Снедаемый жаждой развлечений, Эрвас решил навестить свои родные края, то самое безвестное местечко, которое он так надеялся прославить. Вот уже пятнадцать лет единственной забавой, которую он себе позволял, была игра в пелоту с соседскими мальчуганами; теперь его радовала мысль, что он сможет предаться этому развлечению в местах, где он провел свои ранние детские годы.
Перед отъездом, однако, он захотел еще разок налюбоваться видом своих ста томов, расположенных в образцовом порядке на одном большом столе. Рукопись была такого же формата, в каком труд должен был выйти из печати, и Эрвас доверил ее переплетчику, веля ему оттиснуть на корешке каждого тома название соответствующей науки и порядковый номер, начиная с первого — на всеобщей грамматике и кончая сотым — на анализе бесконечностей. Спустя три недели переплетчик принес книги, стол же был уже приготовлен. Эрвас уставил на нем великолепную шеренгу томов, оставшимися же черновиками и копиями с превеликой радостью растопил печь. Засим он запер двери на двойные засовы, наложил на них свою сургучную печать и отбыл в Астурию.
И в самом деле, зрелище родимых краев наполнило душу Эрваса невыразимым наслаждением; тысячи воспоминаний, равно сладостных и невинных, вызывали у него слезы радости, источник коих, как казалось, должны были осушить до дна двадцать лет сухого и изнурительного книгочейства. Наш плодовитый автор охотно провел бы остаток дней своих в родном местечке, но стотомный труд призывал его обратно в Мадрид.

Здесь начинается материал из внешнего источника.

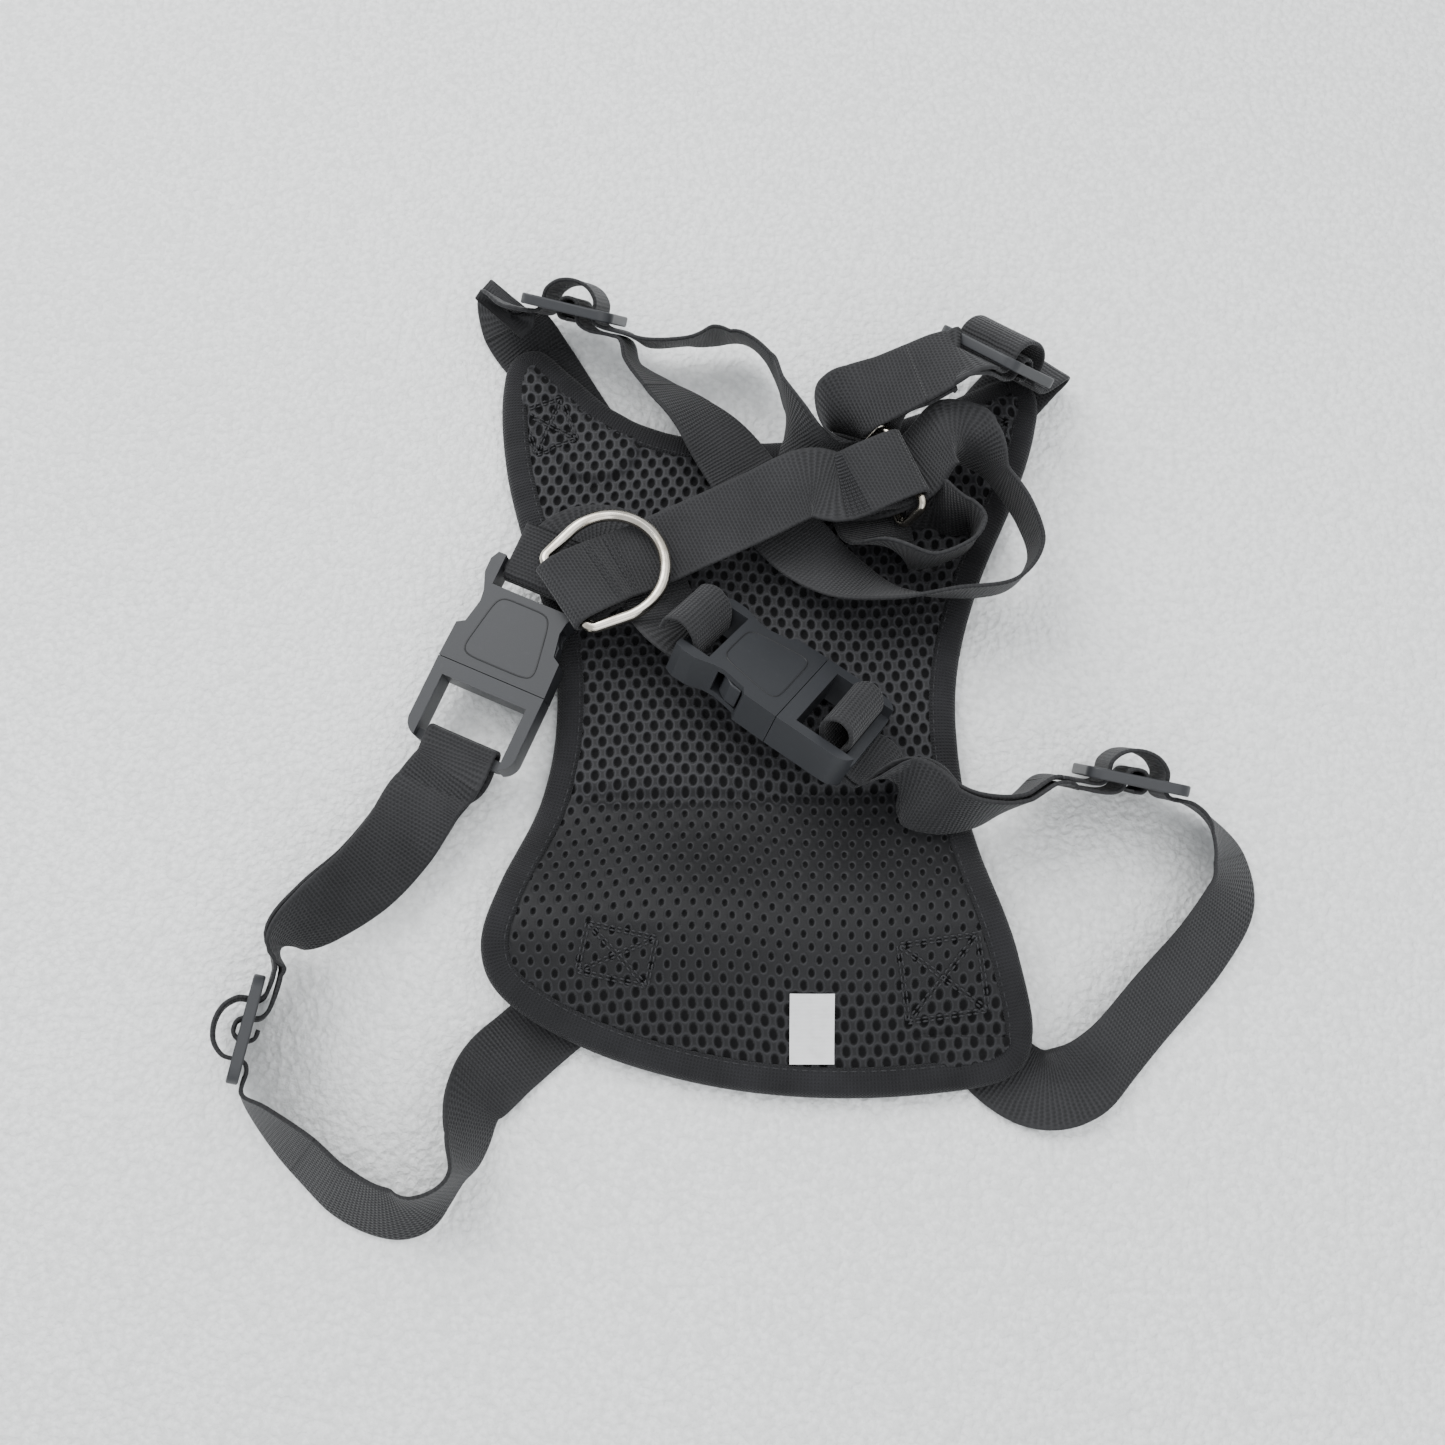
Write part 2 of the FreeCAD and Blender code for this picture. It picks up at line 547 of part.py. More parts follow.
def belly_right():
    frame, side = SLIDERS["belly_right"]
    tail = stations([
        (48, -86, 10.8, 0.8, 0.6, 0.12), (57, -98, 7.0, 0.8, 0.6, 0.3), (65, -109, 2.5, 0.8, 0.6, 0.1),
        (74, -121, 1.2, 0.8, 0.6, 0), (85, -128, 2.0, 0.5, 0.8, 0), (96, -127, 5.8, 0.2, 0.9, 0.25),
        (107, -119, 9.0, -0.2, 0.85, 0.45), (123, -102, 9.0, -0.4, 0.75, 0.5), (139, -85, 9.5, -0.55, 0.6, 0.55),
        (149.5, -69, 11, -0.7, 0.4, 0.65), (149.5, -56, 12.5, -0.65, -0.1, 0.75), (143.5, -45, 14.5, -0.3, -0.3, 0.9)])
    double = stations([
        (90.5, -32.6, 19.2, -0.06, -0.28, 0.955), (80, -39.5, 21.5, -0.05, -0.2, 0.97), (69, -43, 23, 0, 0.1, 0.97),
        (58, -42.5, 24, 0.2, 0.35, 0.85), (48, -37, 24, 0.35, 0.5, 0.6)])
    wrap = male_wrap(BUCKLES["right"], 1, True)
    return ribbon(tail + in_plane(frame, SLIDER_OVER, side) + beside(double, 1) + flipped(wrap)
                  + reversed_route(beside(double, -1)) + in_plane(frame, SLIDER_END, side))


def back_strap():
    """From the D-ring bar to the fold that holds the neck loop; both ends are turned back and sewn."""
    r = d_wire / 2 + web_thick / 2 + bar_clear
    near = in_plane(D_RING, [(15, -r - 0.5), (7, -r - 0.1), (0, -r), (-r, 0), (0, r), (6, r - 0.8), (13, 0.2),
                             (20, -3.0)])
    middle = stations([
        (-40, 44.5, 22.8, -0.46, 0.88, 0), (-24, 52.0, 23.2, -0.4, 0.915, 0), (-4, 60.5, 26.0, -0.4, 0.915, 0),
        (14, 67.5, 30.4, -0.4, 0.915, 0)])
    s = loop_wire / 2 + web_thick / 2 + bar_clear
    far = in_plane(NECK_LOOP, [(-24, s + 0.4), (-11, s + 0.3), (0, s), (s, 0), (0, -s), (-7, -s + 0.5), (-13, 0.8),
                               (-19, 1.2)])
    return ribbon(near + middle + far)


def cross_strap():
    """Joins the two female halves under the D-ring: wrapped on the left bar, rolled on the right one."""
    left, right = BUCKLES["left"], BUCKLES["right"]
    r = bar_height / 2 + web_thick / 2 + bar_clear
    u = bar_size / 2
    start = in_plane(left, [(-14, r + 0.4), (-6, r), (u, r), (u + 3.4, r - 0.4), (u + 4.4, 0),
                            (u + 3.4, -r + 0.4), (u, -r), (-8, -r)])
    middle = stations([
        (-64, 55, 11.6, 0.75, -0.65, 0), (-52, 55, 11.0, 0.2, -0.98, 0), (-42, 45, 12.0, -0.65, -0.75, 0),
        (-36.5, 33, 15.5, -0.75, -0.6, 0.3)])
    roll = in_plane(right, [(-8, -r), (u, -r), (u + 3.6, -r + 0.9), (u + 3.8, 2), (u + 1.6, 7.5), (u - 4, 10.5),
                            (u - 9, 8.4), (u - 10, 3.6)])
    return ribbon(start + middle + flipped(roll))


def main():
    os.makedirs("parts", exist_ok=True)
    pieces, top = pad_layers()
    pieces["corner_stitching"] = corner_stitching(top)
    pieces["size_label"] = size_label(top)
    pieces["shoulder_strap_left"] = shoulder_left()
    pieces["shoulder_strap_right"] = shoulder_right()
    pieces["belly_strap_left"] = belly_left()
    pieces["belly_strap_right"] = belly_right()
    pieces["back_strap"] = back_strap()
    pieces["cross_strap"] = cross_strap()
    pieces["d_ring"] = d_ring()
    pieces["neck_loop"] = neck_loop()
    for name, (frame, _) in SLIDERS.items():
        pieces["slider_" + name] = frame.place(slider())
    for name, frame in BUCKLES.items():
        pieces["buckle_female_" + name] = frame.place(female_half())
        pieces["buckle_male_" + name] = frame.place(male_half())
        pieces["prong_%s_inner" % name] = frame.place(prong(1))
        pieces["prong_%s_outer" % name] = frame.place(prong(-1))
    for name, shape in pieces.items():
        print(name, "solids", len(shape.Solids), "volume %.0f" % shape.Volume, "valid", shape.isValid())
        shape.exportStep("parts/%s.step" % name)


main()
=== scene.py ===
"""Finish and studio for a padded chest harness: air-mesh pad, woven straps, buckles, sliders and rings.

Lengths in the tables are millimetres and are turned into metres by MM where a mesh is made.
"""

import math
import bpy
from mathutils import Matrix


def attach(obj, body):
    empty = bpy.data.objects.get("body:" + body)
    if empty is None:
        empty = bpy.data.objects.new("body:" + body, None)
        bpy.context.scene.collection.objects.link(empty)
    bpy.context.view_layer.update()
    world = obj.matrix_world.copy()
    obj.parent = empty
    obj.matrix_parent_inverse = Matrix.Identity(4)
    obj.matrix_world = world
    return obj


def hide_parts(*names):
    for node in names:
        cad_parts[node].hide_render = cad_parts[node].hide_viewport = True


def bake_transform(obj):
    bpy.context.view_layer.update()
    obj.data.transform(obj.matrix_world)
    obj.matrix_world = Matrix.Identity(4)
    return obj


bl_info = {
    "name": "Padded chest harness",
    "version": (1, 0, 0),
    "blender": (4, 5, 0),
    "location": "View3D > Sidebar > Harness",
    "description": "Makes the pad, the webbing, the stitching and the finishes of a padded chest harness",
    "category": "Object",
}

import bpy
import numpy as np
from mathutils import Vector

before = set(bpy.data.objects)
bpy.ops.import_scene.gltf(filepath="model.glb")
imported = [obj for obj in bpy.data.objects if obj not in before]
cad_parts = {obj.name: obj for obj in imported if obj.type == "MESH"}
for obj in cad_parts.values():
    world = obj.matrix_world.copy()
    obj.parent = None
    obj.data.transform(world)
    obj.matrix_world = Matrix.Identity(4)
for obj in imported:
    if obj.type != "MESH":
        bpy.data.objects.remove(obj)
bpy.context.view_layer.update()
MM = 0.001
TURN = 2 * math.pi

# ---- the pad's plan and the places of the hardware, as the frame has them ----

PAD_OUTLINE = np.array([
    (-2, 95), (-30, 98), (-52, 107), (-68, 121), (-80, 131), (-90, 127), (-93, 110), (-90, 82),
    (-82, 52), (-72, 20), (-70, -10), (-74, -35), (-85, -64), (-90, -86), (-82, -102), (-55, -117),
    (-20, -127), (15, -131), (50, -130), (76, -125), (84, -112), (79, -88), (70, -55), (65, -20),
    (66, 10), (75, 42), (89, 74), (97, 98), (98, 114), (88, 120), (60, 108), (28, 98)], float)
TAILS = [((-60, 96), (-88, 140)), ((66, 88), (104, 132)), ((-58, -98), (-104, -136)), ((58, -103), (90, -145))]
STITCH_PATCHES = [(-75.5, 100, 15, 17, 20), (77.5, 95, 17, 18, -15), (-47, -88, 22, 15, -12), (55, -95, 25, 23, 8)]
LABEL_PLACE = (14.0, -110.5)
LABEL_SIZE = (14.0, 21.0)
CREASE_Y = -34.0
DOME_END = -127.0
DOME_HEIGHT = 14.0
PAD_TOP = 7.7
TAPE_TOP = 7.9              # of the binding, over the arch
TAIL_ROOM = 2.1             # how far the edge is lifted over a strap tail
ARCH_CLEAR = 3.0            # where the arch is higher than this it leaves room for the tail by itself
BINDING_REACH = 9.0
DRIFT_WAVE = (19.0, 16.0)   # the rows of mesh holes wander as slow sines, of this length over TURN
DRIFT_SIZE = (1.3, 1.6)     # and by this much
HOLE_DEPTH = 1.1
MESH_STEP = 0.62            # grid of the mesh face
TUCK = (7.0, 10.2)          # insets where the mesh face ends, and where it starts to dip under the tape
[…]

И вот он отправляется в столицу, прибывает к себе домой, находит в полной неприкосновенности сургучную печать на дверях, отворяет их… и видит сто своих томов растерзанными в клочья, вырванными из переплетов, со страницами, перемешанными и разбросанными по полу в неимовернейшем беспорядке. Ужасное это зрелище мгновенно помрачило его рассудок; он рухнул на пол среди обрывков своего титанического труда; рухнул наземь и тут же лишился чувств.